WHAT THE TASK REQUIRES: Nothing but the lines from the line that contains "fold.translate(vec(-LENGTH / 2, 0, 0))" through the line that contains "bpy.context.view_layer.update()" should appear in the output, each reproduced exactly.
++++++++++++++++++++
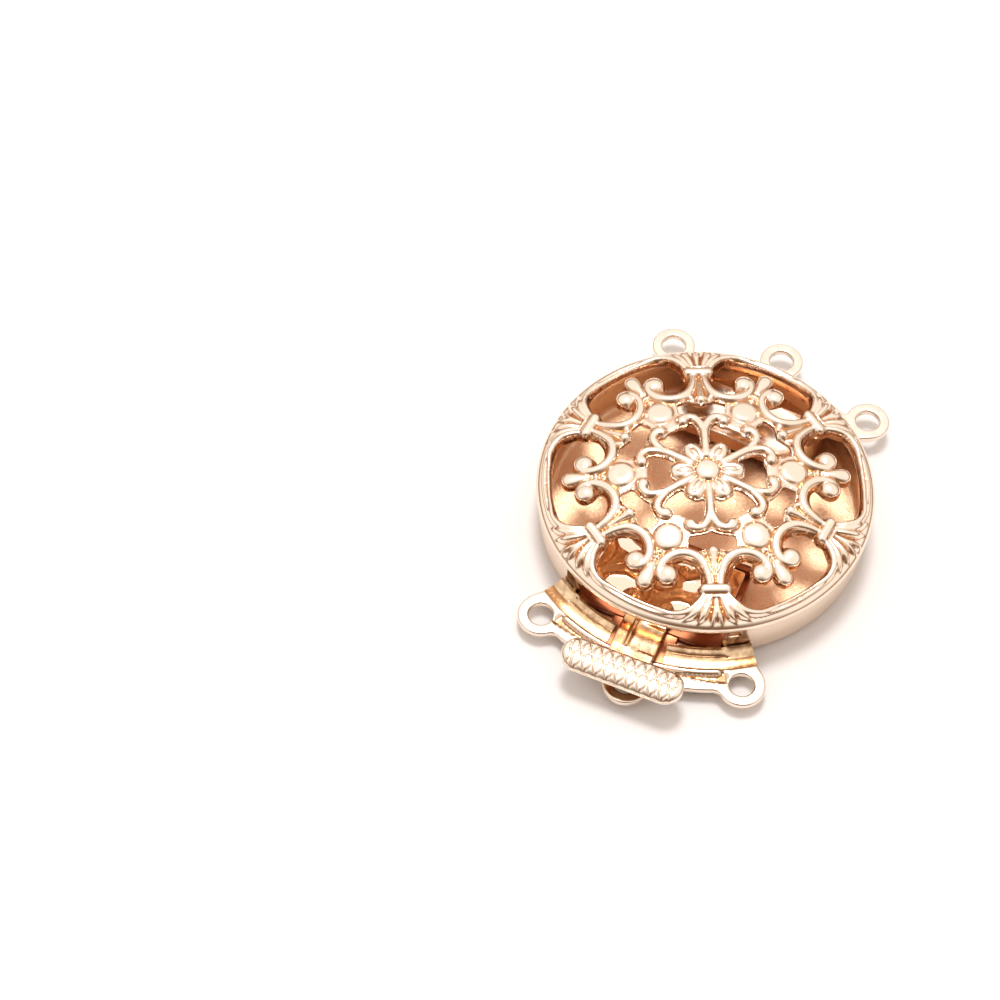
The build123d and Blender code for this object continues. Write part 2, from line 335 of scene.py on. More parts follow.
def region_mesh(region, low, high, step, rings):
    """Flat triangles where a field is below zero, with points in rings along its border."""
    grid = hex_grid(low, high, step)
    value = region(grid)
    border = grid[np.abs(value) < 0.9 * step]
    for _ in range(4):
        level, slope = value_and_slope(region, border)
        size = np.maximum((slope**2).sum(axis=1), 0.2)
        border = border - (level / size)[:, None] * slope
    _, slope = value_and_slope(region, border)
    inward = -slope / np.maximum(np.hypot(*slope.T), 1e-6)[:, None]
    _, first = np.unique(np.round(border / (0.45 * step)).astype(int), axis=0, return_index=True)
    border, inward = border[first], inward[first]
    spots = [border]
    for ring in rings:
        moved = border + inward * ring
        spots.append(moved[region(moved) < -0.6 * ring])
    deepest = max(rings) if rings else 0
    spots.append(grid[value < -(deepest + 0.5 * step)])
    flat, faces = triangles_between(np.vstack(spots))
    middle = flat[faces].mean(axis=1)
    faces = faces[region(middle) < -1e-3]
    area = facing_up(flat, faces)
    return flat, faces[area > 1e-7]


def rounded_sheet(region, low, high, step, bottom, top, rounding, raise_top=None, raise_bottom=None):
    """A sheet with rounded edges. The raise functions bend or emboss its two faces."""
    swing = np.radians([20, 40, 60, 78])
    rings = list(rounding * (1 - np.cos(swing))) + [rounding]
    flat, faces = region_mesh(region, low, high, step, rings)
    depth = np.clip(-region(flat), 0, rounding)
    drop = rounding - np.sqrt(np.maximum(rounding**2 - (rounding - depth) ** 2, 0))
    upper = top - drop + (raise_top(flat) if raise_top else 0)
    lower = bottom + drop + (raise_bottom(flat) if raise_bottom else 0)
    count = len(flat)
    points = np.vstack([np.column_stack([flat, upper]), np.column_stack([flat, lower])])
    shapes = [tuple(face) for face in faces] + [tuple(face[::-1] + count) for face in faces]
    shapes += [(second, first, first + count, second + count) for first, second in border_edges(faces)]
    return points, shapes


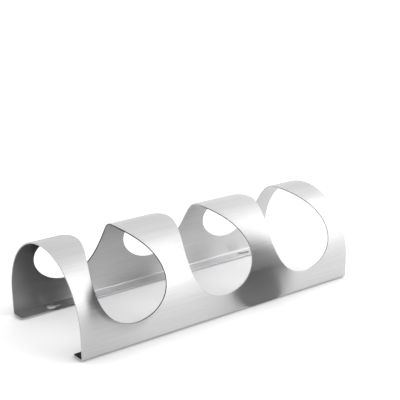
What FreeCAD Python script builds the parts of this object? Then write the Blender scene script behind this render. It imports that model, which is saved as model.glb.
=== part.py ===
import FreeCAD, Part
import math
import os

# Wine rack folded from one sheet of stainless steel: a long low tunnel with a
# half-round top and, along each long bottom edge, a flange turned inward.
# Three round openings pass through both flanks and break through the crest.
# Millimetres, +Z up. The origin is at the centre of the footprint, on the
# resting plane. X runs along the tunnel, and the front flank faces -Y.

# Driving dimensions of the sheet
LENGTH = 347.0           # along the tunnel
WIDTH = 142.0            # over the outer faces of the two flanks
HEIGHT = 98.5            # resting plane to the crest
SHEET = 1.5              # sheet thickness
BEND = 3.0               # outer radius of the bend from flank to flange
FLANGE = 18.0            # flange width, from the outer face of the flank
CORNER = 2.5             # rounding of each flange's free corners

# Driving dimensions of the bottle openings
OPENINGS = 3             # bottles held
OPENING = 80.5           # diameter, seen along the bottle
PITCH = 110.5            # between neighbouring openings
AXIS_FRONT = 64.5        # height of an opening's axis at the front flank
AXIS_BACK = 68.0         # height of an opening's axis at the back flank

# Driving dimensions of the keyholes for wall screws
KEYHOLE_HEAD = 9.0       # diameter of the round end, which passes the screw's head
KEYHOLE_NECK = 5.0       # width of the slot, which holds the screw's shank
KEYHOLE_TRAVEL = 10.0    # from the centre of the round end to the centre of the slot's end
KEYHOLE_MARGIN = 43.0    # from an end of the rack to the middle of a keyhole's length

# Driving dimensions of the pads
PAD_DIAMETER = 10.0
PAD_THICK = 1.0
PAD_END = 14.0           # from an end of the rack to the pad's centre
PAD_RIM = 0.4            # rounding of a pad's lower rim

# Worked out from the driving dimensions
CREST_RADIUS = WIDTH / 2
FLANK_TOP = HEIGHT - CREST_RADIUS      # where a flank turns into the half-round crest
FLANGE_TIP = CREST_RADIUS - FLANGE     # from the tunnel's middle plane to a flange's free edge
FLANGE_FOOT = CREST_RADIUS - BEND      # from there to where the flange turns into its bend
FLANGE_MIDDLE = (FLANGE_TIP + FLANGE_FOOT) / 2
OPENING_TILT = math.degrees(math.atan2(AXIS_BACK - AXIS_FRONT, WIDTH))
THROUGH = LENGTH + WIDTH               # long enough for a cutter to pass through the rack
CREST_ARCS = 4                         # equal arcs that make up the half-round crest
TOLERANCE = 1e-3


def vec(x, y, z):
    return FreeCAD.Vector(x, y, z)


def arc(centre_y, centre_z, radius, start, end):
    """An arc across the tunnel, its angles in degrees from +Y towards +Z."""
    points = []
    for angle in (start, (start + end) / 2, end):
        turn = math.radians(angle)
        points.append(vec(0, centre_y + radius * math.cos(turn), centre_z + radius * math.sin(turn)))
    return Part.Arc(*points).toShape()


def line(start, end):
    return Part.LineSegment(vec(0, *start), vec(0, *end)).toShape()


def fold_line():
    """The sheet's outer line across the tunnel, from the front flange's tip to the back one's."""
    shoulder = PAD_THICK + BEND            # where a bend turns into its flank
    crest_step = 180 / CREST_ARCS
    edges = [
        line((-FLANGE_TIP, PAD_THICK), (-FLANGE_FOOT, PAD_THICK)),
        arc(-FLANGE_FOOT, shoulder, BEND, 270, 180),
        line((-CREST_RADIUS, shoulder), (-CREST_RADIUS, FLANK_TOP)),
    ]
    for i in range(CREST_ARCS):
        start = 180 - i * crest_step
        edges.append(arc(0, FLANK_TOP, CREST_RADIUS, start, start - crest_step))
    edges += [
        line((CREST_RADIUS, FLANK_TOP), (CREST_RADIUS, shoulder)),
        arc(FLANGE_FOOT, shoulder, BEND, 0, -90),
        line((FLANGE_FOOT, PAD_THICK), (FLANGE_TIP, PAD_THICK)),
    ]
    return Part.Wire(edges)


def bottle_bar(x):
    """A round bar where a bottle lies, its nose down towards the front."""
    tilt = math.radians(OPENING_TILT)
    axis = vec(0, math.cos(tilt), math.sin(tilt))
    middle = vec(x, 0, (AXIS_FRONT + AXIS_BACK) / 2)
    return Part.makeCylinder(OPENING / 2, THROUGH, middle - axis * THROUGH / 2, axis)


def keyhole_bar(middle_x, y):
    """An upright bar shaped like a keyhole, its slot running towards the rack's right end."""
    depth = 3 * SHEET
    bottom = PAD_THICK - SHEET
    x = middle_x - (KEYHOLE_TRAVEL + KEYHOLE_NECK / 2 - KEYHOLE_HEAD / 2) / 2
    head = Part.makeCylinder(KEYHOLE_HEAD / 2, depth, vec(x, y, bottom))
    slot = Part.makeBox(KEYHOLE_TRAVEL, KEYHOLE_NECK, depth, vec(x, y - KEYHOLE_NECK / 2, bottom))
    slot_end = Part.makeCylinder(KEYHOLE_NECK / 2, depth, vec(x + KEYHOLE_TRAVEL, y, bottom))
    return head.fuse([slot, slot_end]).removeSplitter()


def free_corners(sheet):
    """The short upright edges at the ends of the two flanges' free edges."""
    corners = []
    for edge in sheet.Edges:
        box = edge.BoundBox
        upright = abs(box.ZLength - SHEET) < TOLERANCE and box.XLength + box.YLength < TOLERANCE
        at_tip = abs(abs(box.Center.y) - FLANGE_TIP) < TOLERANCE
        at_end = abs(abs(box.Center.x) - LENGTH / 2) < TOLERANCE
        if upright and at_tip and at_end:
            corners.append(edge)
    return corners


def folded_sheet():
    """The outer skin is cut first and thickened inward, so every cut edge is square to the sheet."""
    fold = fold_line()
    fold.translate(vec(-LENGTH / 2, 0, 0))
    skin = fold.extrude(vec(LENGTH, 0, 0))
    first = -PITCH * (OPENINGS - 1) / 2
    skin = skin.cut([bottle_bar(first + i * PITCH) for i in range(OPENINGS)])
    sheet = skin.makeOffsetShape(-SHEET, TOLERANCE, fill=True)
    sheet = sheet.makeFillet(CORNER, free_corners(sheet))
    keyhole_x = LENGTH / 2 - KEYHOLE_MARGIN
    keyholes = []
    for y in (-FLANGE_MIDDLE, FLANGE_MIDDLE):
        for x in (-keyhole_x, keyhole_x):
            keyholes.append(keyhole_bar(x, y))
    return sheet.cut(keyholes)


def pad(x, y):
    """A round pad stuck under a flange, its lower rim rounded."""
    disc = Part.makeCylinder(PAD_DIAMETER / 2, PAD_THICK, vec(x, y, 0))
    rim = [edge for edge in disc.Edges if edge.BoundBox.ZMax < TOLERANCE]
    return disc.makeFillet(PAD_RIM, rim)


def main():
    os.makedirs("parts", exist_ok=True)
    nodes = {"folded_sheet": folded_sheet()}
    pad_x = LENGTH / 2 - PAD_END
    for side, y in (("front", -FLANGE_MIDDLE), ("back", FLANGE_MIDDLE)):
        for end, x in (("left", -pad_x), ("right", pad_x)):
            nodes[f"pad_{side}_{end}"] = pad(x, y)
    for name, shape in nodes.items():
        shape.exportStep(f"parts/{name}.step")
        print(name, shape.isValid(), len(shape.Solids), round(shape.Volume, 1))


if __name__ == "__main__":
    main()
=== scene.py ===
# %% [markdown]
# # A wine rack folded from one sheet of steel
# The real rack starts as a flat sheet. A laser cuts three bottle openings and four
# keyholes, the cut edges are eased, and a press folds the sheet into a tunnel with two
# inward flanges. This lesson makes it the same way: a flat blank first, then a fold made
# with Geometry Nodes, then a brushed finish whose grain follows the metal round the bends.

# %% Load the engineering frame
import math

import bpy
from mathutils import Matrix, Vector, geometry


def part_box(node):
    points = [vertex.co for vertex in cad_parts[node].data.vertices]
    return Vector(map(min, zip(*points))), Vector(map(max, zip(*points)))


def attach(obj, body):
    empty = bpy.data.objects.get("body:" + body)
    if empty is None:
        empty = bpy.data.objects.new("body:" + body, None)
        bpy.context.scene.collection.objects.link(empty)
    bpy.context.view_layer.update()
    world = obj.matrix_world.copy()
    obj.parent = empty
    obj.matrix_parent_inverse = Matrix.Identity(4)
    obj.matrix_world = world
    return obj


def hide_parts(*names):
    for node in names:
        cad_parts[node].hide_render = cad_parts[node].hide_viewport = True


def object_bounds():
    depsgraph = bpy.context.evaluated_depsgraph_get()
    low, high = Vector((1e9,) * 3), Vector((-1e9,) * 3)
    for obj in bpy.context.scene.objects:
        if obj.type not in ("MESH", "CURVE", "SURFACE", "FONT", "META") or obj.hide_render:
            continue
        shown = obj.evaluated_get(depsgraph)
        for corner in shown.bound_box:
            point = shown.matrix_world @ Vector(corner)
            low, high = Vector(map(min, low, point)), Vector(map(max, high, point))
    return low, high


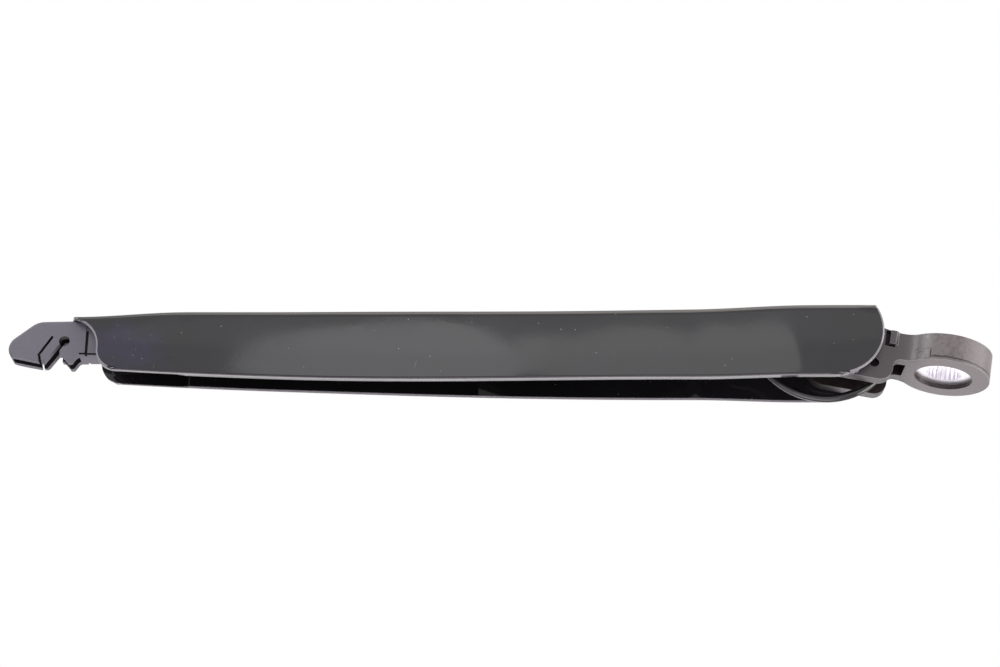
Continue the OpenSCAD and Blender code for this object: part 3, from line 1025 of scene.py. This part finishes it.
++++++++++++++++++++
RESULT OF THIS TASK:
    fold.translate(vec(-LENGTH / 2, 0, 0))
    skin = fold.extrude(vec(LENGTH, 0, 0))
    first = -PITCH * (OPENINGS - 1) / 2
    skin = skin.cut([bottle_bar(first + i * PITCH) for i in range(OPENINGS)])
    sheet = skin.makeOffsetShape(-SHEET, TOLERANCE, fill=True)
    sheet = sheet.makeFillet(CORNER, free_corners(sheet))
    keyhole_x = LENGTH / 2 - KEYHOLE_MARGIN
    keyholes = []
    for y in (-FLANGE_MIDDLE, FLANGE_MIDDLE):
        for x in (-keyhole_x, keyhole_x):
            keyholes.append(keyhole_bar(x, y))
    return sheet.cut(keyholes)


def pad(x, y):
    """A round pad stuck under a flange, its lower rim rounded."""
    disc = Part.makeCylinder(PAD_DIAMETER / 2, PAD_THICK, vec(x, y, 0))
    rim = [edge for edge in disc.Edges if edge.BoundBox.ZMax < TOLERANCE]
    return disc.makeFillet(PAD_RIM, rim)


def main():
    os.makedirs("parts", exist_ok=True)
    nodes = {"folded_sheet": folded_sheet()}
    pad_x = LENGTH / 2 - PAD_END
    for side, y in (("front", -FLANGE_MIDDLE), ("back", FLANGE_MIDDLE)):
        for end, x in (("left", -pad_x), ("right", pad_x)):
            nodes[f"pad_{side}_{end}"] = pad(x, y)
    for name, shape in nodes.items():
        shape.exportStep(f"parts/{name}.step")
        print(name, shape.isValid(), len(shape.Solids), round(shape.Volume, 1))


if __name__ == "__main__":
    main()
=== scene.py ===
# %% [markdown]
# # A wine rack folded from one sheet of steel
# The real rack starts as a flat sheet. A laser cuts three bottle openings and four
# keyholes, the cut edges are eased, and a press folds the sheet into a tunnel with two
# inward flanges. This lesson makes it the same way: a flat blank first, then a fold made
# with Geometry Nodes, then a brushed finish whose grain follows the metal round the bends.

# %% Load the engineering frame
import math

import bpy
from mathutils import Matrix, Vector, geometry


def part_box(node):
    points = [vertex.co for vertex in cad_parts[node].data.vertices]
    return Vector(map(min, zip(*points))), Vector(map(max, zip(*points)))


def attach(obj, body):
    empty = bpy.data.objects.get("body:" + body)
    if empty is None:
        empty = bpy.data.objects.new("body:" + body, None)
        bpy.context.scene.collection.objects.link(empty)
    bpy.context.view_layer.update()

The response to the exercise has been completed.